Spending Divergence: There's a noticeable divergence in spending patterns between affluent and lower-income households. While wealthier consumers continue to spend robustly, financial strain among lower-income groups is becoming more evident, impacting overall consumer spending power.
Earnings Season: The second-quarter earnings season kicked off with high expectations.Analysts predict an 8.8% year-over-year growth for the S&P 500, driven mainly by the technology and communication services sectors. This broadening earnings performance could set the stage for lagging sectors to catch up.
Trump Rally Incident: The shooting incident at a Donald Trump rally, resulting in a minor injury to the former president, briefly rattled markets. Betting markets responded by increasing Trump’s election odds, causing volatility in currencies and Bitcoin. This event echoes the 2018 attack on Jair Bolsonaro, which ultimately boosted his election prospects.
Yield Movements: Bond yields declined last week, reflecting increased expectations of a Federal Reserve rate cut. This environment may create opportunities in intermediate and long-term bonds, which offer attractive rates amid falling yields. Investors should consider locking in these rates to mitigate reinvestment risk.
European Stocks: European equities are facing mixed signals. Despite a modest recovery in the Eurozone, economic data remains unimpressive, raising concerns about profit margins and future growth. Political uncertainties, particularly around recent elections, have also weighed on investor sentiment.
Emerging Markets: Emerging markets showed resilience, supported by fiscal measures in China and lower interest rates from central banks. However, the sustainability of these gains is uncertain given ongoing economic challenges and potential geopolitical risks.

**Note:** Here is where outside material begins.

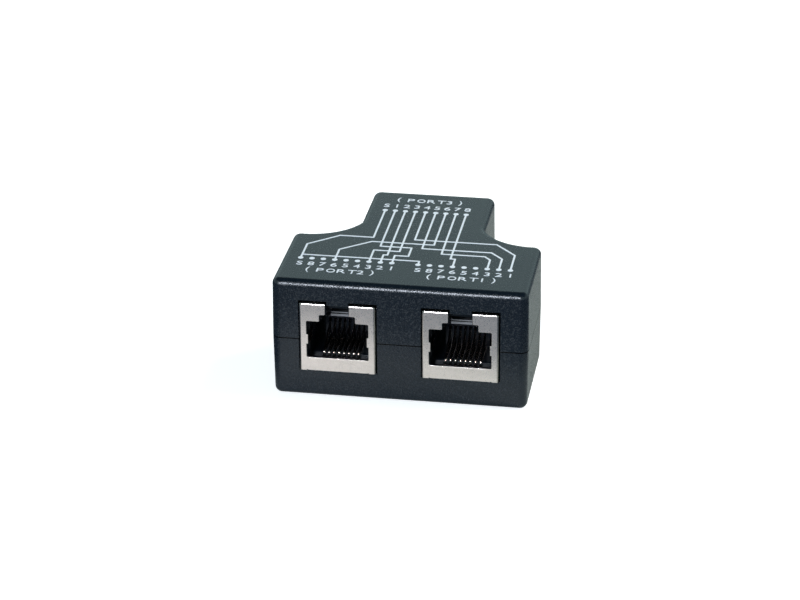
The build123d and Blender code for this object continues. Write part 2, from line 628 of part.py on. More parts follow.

Retail Sales Data: Next week’s retail sales report will be crucial for gauging consumer spending trends. This data will provide insights into the economic trajectory and potential impacts on stock market performance.
Earnings Reports: Investors will be closely monitoring earnings reports from major companies for guidance on future earnings and any signs of economic slowdown. Key sectors to watch include technology, consumer discretionary, and financials.
Fed Communications: Statements from Federal Reserve officials will be scrutinized for hints about the timing of potential rate cuts. Any indication of a shift in monetary policy could significantly impact market sentiment and investment strategies.
As we move into the next week, the market remains on edge with a blend of optimism and caution. Investors should stay informed about economic data releases and corporate earnings to navigate potential volatility. The interplay between economic fundamentals, corporate performance, and geopolitical developments will continue to shape market dynamics.